As the energy transition gained momentum, the aging coal fleet in the U.S. — once the backbone of the utility generation portfolio — has been shrinking. Fifteen years ago, coal accounted for over half of the U.S. generation portfolio. By 2018 that percentage had fallen to 27%. According to data gathered by S&P Global Market Intelligence, as a result of the energy transition, 20 GW of coal-fired generation capacity was retired during 2017 through 2019, and another 29 GW of retirements are planned for the years 2020 through 2025.
Changing market dynamics and increasing renewables mandates during this transition have also impacted nuclear plants. Since 2013, 12 nuclear plants totaling almost 10 GW have been shut down prematurely.
As the energy transition in the U.S. continues to gather momentum, the potential for stranded investment is increasing across the electric and gas value chain. Classes of generation assets once seen as solutions are now being viewed as problems, investment made to meet previously effective environmental policies is becoming obsolete sooner than expected, and new market configurations and the need to install new technologies to accommodate them presents challenges for the legacy transmission and distribution systems that is raising the specter of stranded costs in those segments of the industry.
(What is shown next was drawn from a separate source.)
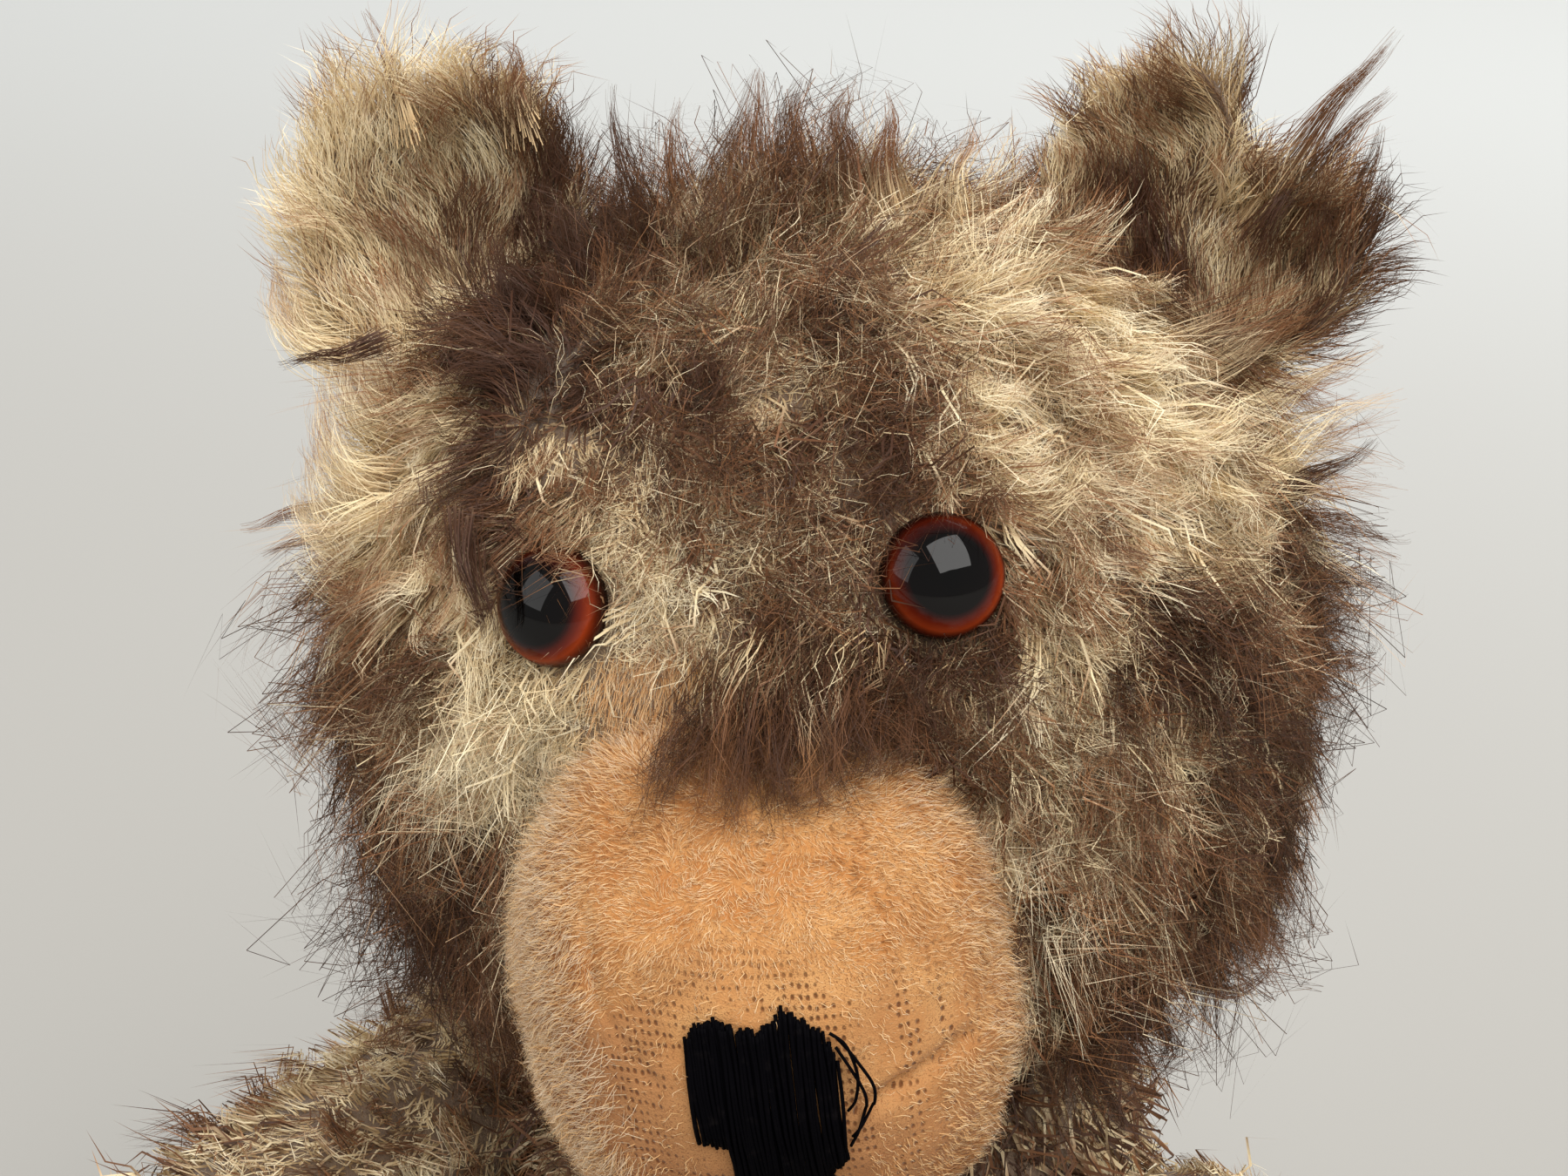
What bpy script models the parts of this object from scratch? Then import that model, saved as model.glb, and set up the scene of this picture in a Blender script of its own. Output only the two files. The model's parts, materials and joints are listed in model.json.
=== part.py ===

For utilities subject to their jurisdiction, state regulators have various tools to address and/or forestall stranded costs. These include accelerating depreciation of the assets to be retired early, creating regulatory assets that will allow the remaining value of the facilities to be recovered over time and allowing the companies to securitize unrecovered balances in order to reduce the costs to ratepayers of compensating the utilities.
For unregulated or merchant entities, there are fewer options for mitigating stranded costs, but legislators have in recent years introduced some innovative approaches for certain types of generation facilities. For example, a few states have implemented subsidy programs designed to make it more economic for nuclear facilities to continue to operate. There have also been instances where coal-intensive states have implemented policies to support the continued operation of coal-fired generation.
Among the infrastructure upgrades that have been accelerating as part of the energy transition are utility initiatives to replace traditional analog meters with advanced metering infrastructure technology. If the legacy meters being replaced are not fully depreciated when these programs are implemented, the legacy meters may also be considered stranded costs. These are largely regulated investments that are generally eligible for recovery.
Electrification initiatives, i.e., programs to incent or even force a switch to electric home heating in place of traditional oil or gas heating, while localized, are becoming more prominent and are threatening to bring stranded cost concerns to the gas local distribution utilities. These activities are for the time being concentrated in the West and the Northeast. In other areas of the country, legislation has been enacted to prohibit municipalities and local governments from implementing gas bans.
Outlook
Potential stranded costs are among the plethora of issues U.S. utilities, regulators and policymakers will need to address as the energy transition proceeds. U.S. regulators have experience addressing these and similar issues as stranded costs arose during other times of significant transformation. These tools include traditional ratemaking constructs such as accelerated depreciation and the creation of regulatory assets, as well as newer, more innovative approaches such as securitization, which can minimize the impact on ratepayers. The issues are somewhat more complex in this iteration, as stranded costs have arisen and will continue arise across a broader swath of asset classes. Even so, relying on the regulatory compact, utilities will likely be accorded a reasonable opportunity to recover their stranded costs, but the terms of that recovery may be constrained by concerns regarding the ultimate impact on ratepayers. Further complicating matters, some of the entities that will be at risk for owning assets that may become stranded are not subject to the jurisdiction of state regulators and therefore, the aforementioned regulatory tools to address these costs will not be available to them. However, several states have implemented legislative solutions that are providing support to certain key assets to forestall the possibility of them becoming stranded.